4c) If I forgot to remove the air bubbles in the jar before I released the ligher gas into it, the molar mass of the gas would have been lower. If there were air bubbles in the jar, the volume of the jar with the gas in it would have been greater than the calculated volume. When calculating the moles, if the air bubbles were not removed, when using the ideal gas law, the product of the pressure and volume would be significantly larger. This would make the moles larger. When calculating for the molar mass, the mass of the gas would be divided by a larger number, resulting in a lower molar mass.
4d) If the lighter was not completely dry,the molar mass of the gas would have been lower. If there was still water in the lighter, the water could add to the mass of the lighter when weighing the lighter. When finding the mass of the gas released, the formula used was the initials mass of the lighter minus the mass of the lighter after the gas was released. If there was still water in the lighter, the mass of the gas would be smaller. When finding the molar mass, the mass is divided by the moles. If the mass is smaller and the moles is the same, the molar mass would be smaller.

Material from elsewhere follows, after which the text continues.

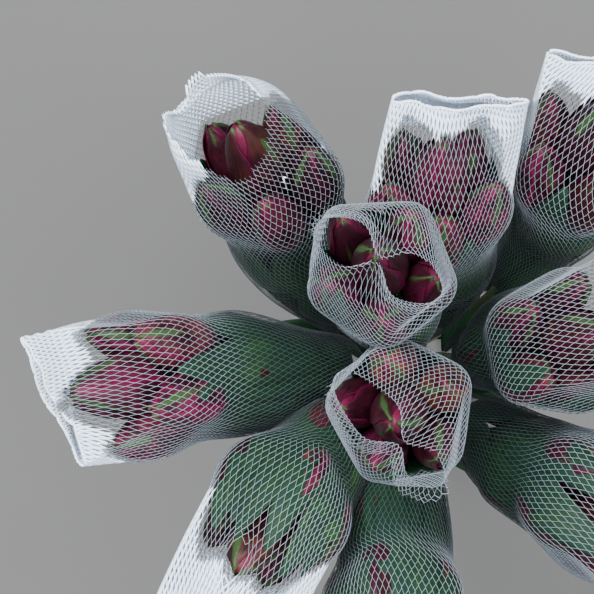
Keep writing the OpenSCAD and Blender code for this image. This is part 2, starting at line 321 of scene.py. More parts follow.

5) Given that there are several gas mixed together in the lighter fluid, I think that the molar mass of the other gases is lower than the molar mass of the butane. The molar mass of our gas was 56.81 g/m which was only a 2% error in comparison to the actual molar mass. Because the molar mass of the gas was less than the actual molar mass, it can be assumed that the calculation is pretty accurate and that the molar mass of the butane is larger than the other gases.
6) The substance inside the lighter is a liquid because the gas is under enormously high pressure. This results into a phase change from a gas into a liquid. When the trigger is pressed to release the gas, the pressure is released, causing an immediate phase change from liquid to gas.